Quel est le point commun entre Dark Water, Darkness Falls et Darkness? Le mot «dark» et une propension dans chacun de ces films à faire peur avec le noir. Une peur qui remonte à l’enfance, qui ne date pas d’hier certes, mais de plus en plus à la mode grâce à un retour aux plaisirs simples et purement jouissifs du grand frisson sans second degré ni cynisme.  Jaume Balaguero n’est cependant pas un opportuniste : il ressasse ce thème depuis La Secte sans nom, son premier long-métrage, et s’inspire de ses peurs enfantines pour nourrir la substance de ses scripts : «J’imaginais des choses cachées dans le noir et qui n’apparaissent que lorsque j’éteignais la lumière. Des choses invisibles, horribles. Et même lorsque je rallumais la lampe de chevet, incapable de vaincre ma peur, l’obscurité persistante dans les coins de la pièce suffisait à me convaincre que ces choses vivaient, tapies sous mon lit ou dans mon placard. M’espionnant. »

Vus leurs parcours respectifs, on serait tenté de d’établir une analogie entre les cinéastes Alejandro Amenabar et Jaume Balaguero, qui se tournent de plus en plus vers Hollywood. À première vue, on pourrait penser que l’un suit l’autre, dans l’ombre. Mais réflexion faite, ces deux cinéastes n’appartiennent pas à la même école : Balaguero est plus à ranger du côté de la fantastic factory de Brian Yuzna, avec Paco Plaza et Stuart Gordon, tandis que les inspirations d’Amenabar se tournent plus clairement vers Hitchcock et Buñuel. Par ailleurs, ils ont des atmosphères particulières, propres et dissemblables. Peut-être avons-nous un penchant plus explicite pour le cinéma d’Alejandro Amenabar, qui non seulement a sorti plus de films, mais de surcroît s’essaie à différentes sortes de fantastiques : l’onirisme avec Ouvre les yeux/Abre los ojos, le malsain avec Tesis, le gothique avec Les Autres/The Others.

Darkness (c) D.R.
Avec sa première Secte sans nom/Los Sin nombre, on pouvait remarquer l’attirance du cinéaste pour le morbide, les ambiances poisseuses et les dénouements abrupts. Darkness, c’est La secte sans nom en nettement plus abouti, en bien plus convaincant et en moins gratuitement sadique. C’est davantage un film effrayant qui ne propose pas de résolutions toutes faites afin de ménager le maximum de surprises. Ainsi, il est quasiment impossible de deviner le dénouement de l’intrigue (étrange et surprenant), même si les figures imposées peuvent paraître grossières et déjà vues.

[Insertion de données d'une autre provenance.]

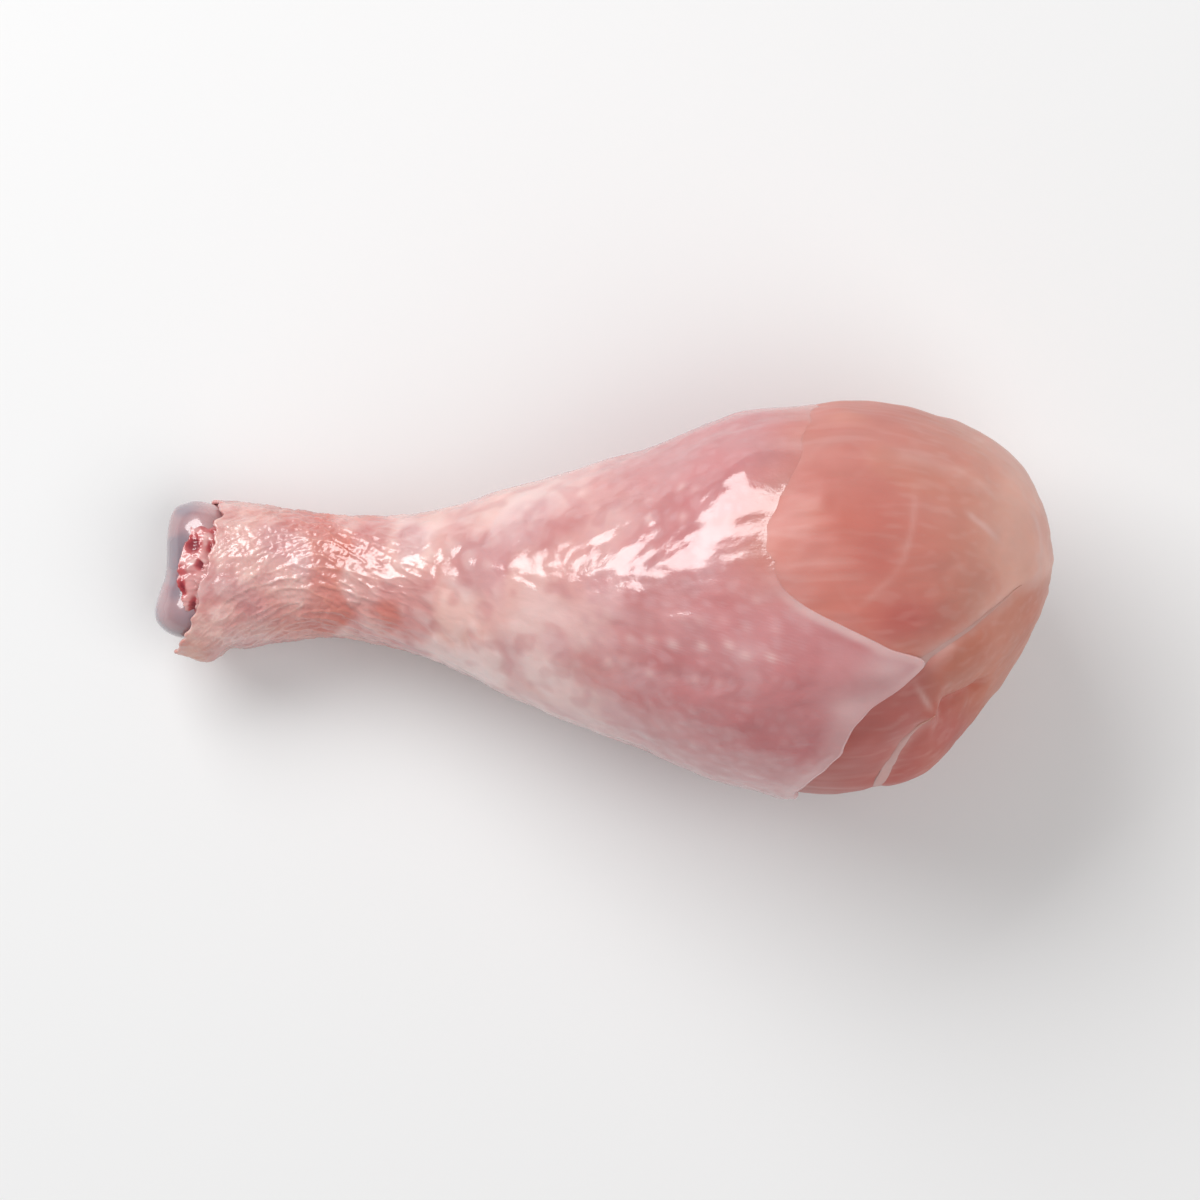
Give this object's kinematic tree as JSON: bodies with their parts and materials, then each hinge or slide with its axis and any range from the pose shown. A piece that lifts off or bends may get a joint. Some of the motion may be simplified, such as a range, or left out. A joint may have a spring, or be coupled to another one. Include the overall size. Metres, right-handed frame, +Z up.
{
  "type": "raw chicken drumstick",
  "caption": "Raw chicken drumstick lying on its side: bare meat at the knee end, a sleeve of skin, and cartilage at the ankle.",
  "frame": {"origin": "middle of the footprint, on the surface that the drumstick lies on", "axes": "+X along the leg towards the knee end, +Z up, +Y towards the side that the knee end's tip leans to"},
  "size_m": [0.118, 0.0531, 0.0463],
  "materials": {
    "meat": "moist, satin",
    "skin": "wet, uneven gloss",
    "cartilage": "wet gloss"
  },
  "bodies": {
    "root": {"meat": "meat", "skin": "skin", "bone": "cartilage"}
  },
  "joints": []
}
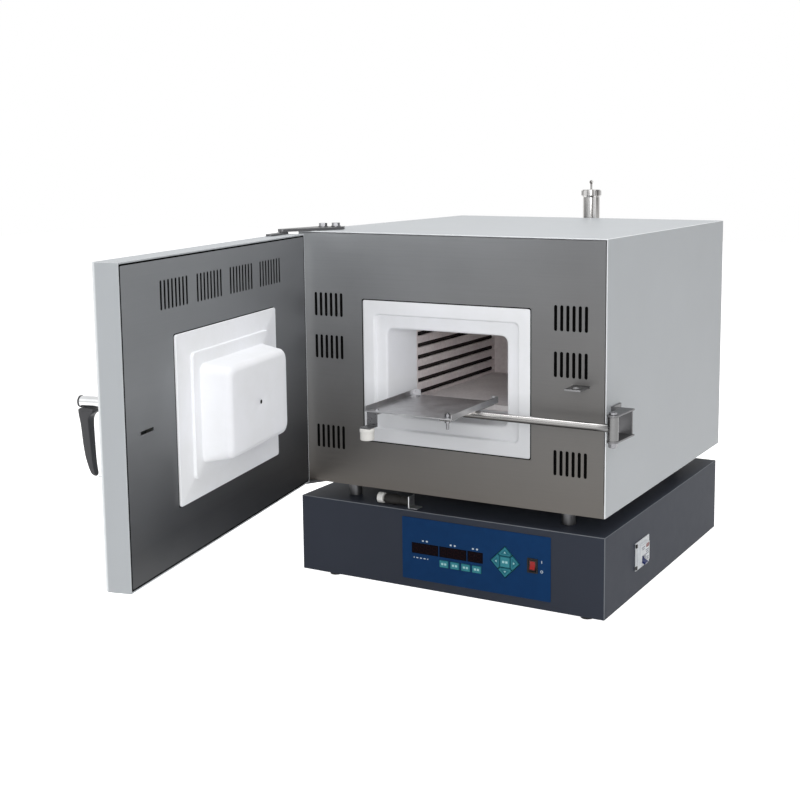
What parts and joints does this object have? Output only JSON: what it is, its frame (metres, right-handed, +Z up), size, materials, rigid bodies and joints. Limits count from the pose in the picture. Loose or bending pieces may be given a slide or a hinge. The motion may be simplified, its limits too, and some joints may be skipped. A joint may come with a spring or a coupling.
{
  "type": "muffle furnace",
  "caption": "Bench muffle furnace on a control box, with a hinged ceramic-plug door, a swing-out loading tray, a coil-heated chamber and a capped flue.",
  "frame": {"origin": "on the floor, in the plane of the feet, under the centre of the furnace casing", "axes": "+X towards the tray's hinge side, -Y towards the front, +Z up"},
  "size_m": [0.652, 1.3287, 0.7262],
  "materials": {
    "light_grey_paint": "satin",
    "brushed_stainless": "brushed",
    "zinc_sheet": "satin",
    "white_ceramic": "matt",
    "refractory_brick": "matt",
    "hearth_ceramic": "matt",
    "fibre_board": "matt fibre",
    "heating_wire": "oxidised",
    "flue_stainless": "satin",
    "bare_steel": "satin",
    "fasteners": "plated",
    "polished_stainless": "polished",
    "knob_ceramic": "glazed",
    "chrome_trim": "mirror",
    "dark_lever": "satin",
    "dark_blue_grey_paint": "satin",
    "black_rubber": "matt",
    "blue_overlay": "matt film",
    "dark_window": "tinted",
    "teal_key": "matt film",
    "black_plastic": "matt",
    "red_rocker": "glossy",
    "white_plastic": "satin",
    "blue_toggle": "satin",
    "core_laminations": "lacquered",
    "heat_sink": "extruded",
    "circuit_board": "lacquered",
    "gland_plastic": "matt",
    "switch_body": "matt"
  },
  "bodies": {
    "casing": {"outer_shell": "light_grey_paint", "base_plate": "zinc_sheet", "front_panel": "brushed_stainless", "rear_cover": "light_grey_paint", "throat_collar": "white_ceramic", "muffle_lining": "refractory_brick", "coil_left": "heating_wire", "coil_right": "heating_wire", "hearth_plate": "hearth_ceramic", "insulation_boards": "fibre_board", "support_rails": "zinc_sheet", "thermocouple": "flue_stainless", "exhaust_pipe": "flue_stainless", "spacers": "bare_steel", "catch_tongue": "bare_steel", "top_strap": "bare_steel", "bottom_strap": "bare_steel", "frame_bolts": "fasteners", "arm_bracket": "bare_steel", "arm_pin": "fasteners", "controller_case": "dark_blue_grey_paint", "controller_base": "zinc_sheet", "rubber_feet": "black_rubber", "overlay_panel": "blue_overlay", "display_windows": "dark_window", "rocker_bezel": "black_plastic", "breaker_body": "white_plastic", "transformer": "core_laminations", "power_unit": "heat_sink", "control_board": "circuit_board", "cable_gland": "gland_plastic", "door_switch": "switch_body"},
    "door": {"door_shell": "light_grey_paint", "door_panel": "brushed_stainless", "door_insulation": "fibre_board", "door_plug": "white_ceramic", "door_pins": "bare_steel", "latch_guide": "bare_steel", "handle_rosette": "chrome_trim"},
    "handle": {"handle_hub": "chrome_trim", "handle_lever": "dark_lever"},
    "latch": {"latch_bolt": "bare_steel"},
    "tray": {"tray_arm": "polished_stainless", "tray": "polished_stainless", "tray_bolts": "fasteners", "knob_strap": "polished_stainless", "tray_knob": "knob_ceramic"},
    "lid": {"exhaust_lid": "flue_stainless"},
    "rocker": {"power_rocker": "red_rocker"},
    "toggle": {"breaker_toggle": "blue_toggle"},
    "plunger": {"switch_head": "knob_ceramic"},
    "key_1_cap": {"key_1": "teal_key"},
    "key_2_cap": {"key_2": "teal_key"},
    "key_3_cap": {"key_3": "teal_key"},
    "key_4_cap": {"key_4": "teal_key"},
    "pad_up_cap": {"pad_up": "teal_key"},
    "pad_down_cap": {"pad_down": "teal_key"},
    "pad_left_cap": {"pad_left": "teal_key"},
    "pad_right_cap": {"pad_right": "teal_key"},
    "pad_centre_cap": {"pad_centre": "teal_key"}
  },
  "joints": [
    {"name": "door_swing", "type": "hinge", "parent": "casing", "child": "door", "pos_m": [-0.304, -0.358, 0.415], "axis": [0, 0, 1], "range_deg": [0, 77.8]},
    {"name": "tray_arm_swing", "type": "hinge", "parent": "casing", "child": "tray", "pos_m": [0.327, -0.353, 0.349], "axis": [0, 0, 1], "range_deg": [0, 180]},
    {"name": "handle_turn", "type": "hinge", "parent": "door", "child": "handle", "pos_m": [-0.19291, -0.89546, 0.4395], "axis": [0.9774, 0.2113, 0], "range_deg": [0, 60]},
    {"name": "latch_slide", "type": "slide", "parent": "door", "child": "latch", "axis": [0, 0, -1], "range_m": [0, 0.012]},
    {"name": "lid_lift", "type": "slide", "parent": "casing", "child": "lid", "axis": [0, 0, 1], "range_m": [0, 0.03]},
    {"name": "rocker_tip", "type": "hinge", "parent": "casing", "child": "rocker", "pos_m": [0.1715, -0.319, 0.0905], "axis": [1, 0, 0], "range_deg": [0, 20]},
    {"name": "toggle_flip", "type": "hinge", "parent": "casing", "child": "toggle", "pos_m": [0.301, -0.149, 0.073], "axis": [0, -1, 0], "range_deg": [0, 50]},
    {"name": "plunger_press", "type": "slide", "parent": "casing", "child": "plunger", "axis": [1, 0, 0], "range_m": [0, 0.002], "stiffness_N_per_m": 400},
    {"name": "key_1_press", "type": "slide", "parent": "casing", "child": "key_1_cap", "axis": [0, 1, 0], "range_m": [0, 0.0005], "stiffness_N_per_m": 500},
    {"name": "key_2_press", "type": "slide", "parent": "casing", "child": "key_2_cap", "axis": [0, 1, 0], "range_m": [0, 0.0005], "stiffness_N_per_m": 500},
    {"name": "key_3_press", "type": "slide", "parent": "casing", "child": "key_3_cap", "axis": [0, 1, 0], "range_m": [0, 0.0005], "stiffness_N_per_m": 500},
    {"name": "key_4_press", "type": "slide", "parent": "casing", "child": "key_4_cap", "axis": [0, 1, 0], "range_m": [0, 0.0005], "stiffness_N_per_m": 500},
    {"name": "pad_up_press", "type": "slide", "parent": "casing", "child": "pad_up_cap", "axis": [0, 1, 0], "range_m": [0, 0.0005], "stiffness_N_per_m": 500},
    {"name": "pad_down_press", "type": "slide", "parent": "casing", "child": "pad_down_cap", "axis": [0, 1, 0], "range_m": [0, 0.0005], "stiffness_N_per_m": 500},
    {"name": "pad_left_press", "type": "slide", "parent": "casing", "child": "pad_left_cap", "axis": [0, 1, 0], "range_m": [0, 0.0005], "stiffness_N_per_m": 500},
    {"name": "pad_right_press", "type": "slide", "parent": "casing", "child": "pad_right_cap", "axis": [0, 1, 0], "range_m": [0, 0.0005], "stiffness_N_per_m": 500},
    {"name": "pad_centre_press", "type": "slide", "parent": "casing", "child": "pad_centre_cap", "axis": [0, 1, 0], "range_m": [0, 0.0005], "stiffness_N_per_m": 500}
  ],
  "couplings": [
    {"joint": "tray_arm_swing", "follows": "door_swing", "ratio": 2.3136},
    {"joint": "latch_slide", "follows": "handle_turn", "m_per_rad": 0.011459}
  ]
}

Comme pour son premier film, Balaguero semble avoir eu les coudées franches et la possibilité de remettre en scène ses obsessions. La mise en scène, reflétant la pagaille intérieure des personnages, tremble et se révèle ainsi d’une efficacité totale pour instiller le trouble et la peur. Elle met en valeur les nombreuses références qui parcourent le film, plus ou moins volontairement : le canevas (la folie d’un père qui jaillit au détriment de l’harmonie familiale), la mise en forme (on fragmente le récit par jour) et les manifestations fantastiques (les deux jumelles au bout d’un couloir) font immédiatement penser au Shining de Kubrick, mais la manière dont Balaguero filme évoque incidemment le travail de Robert Mulligan sur L’autre (72), chef-d’œuvre du genre fantastique, où là encore le noir n’a jamais été aussi lumineux.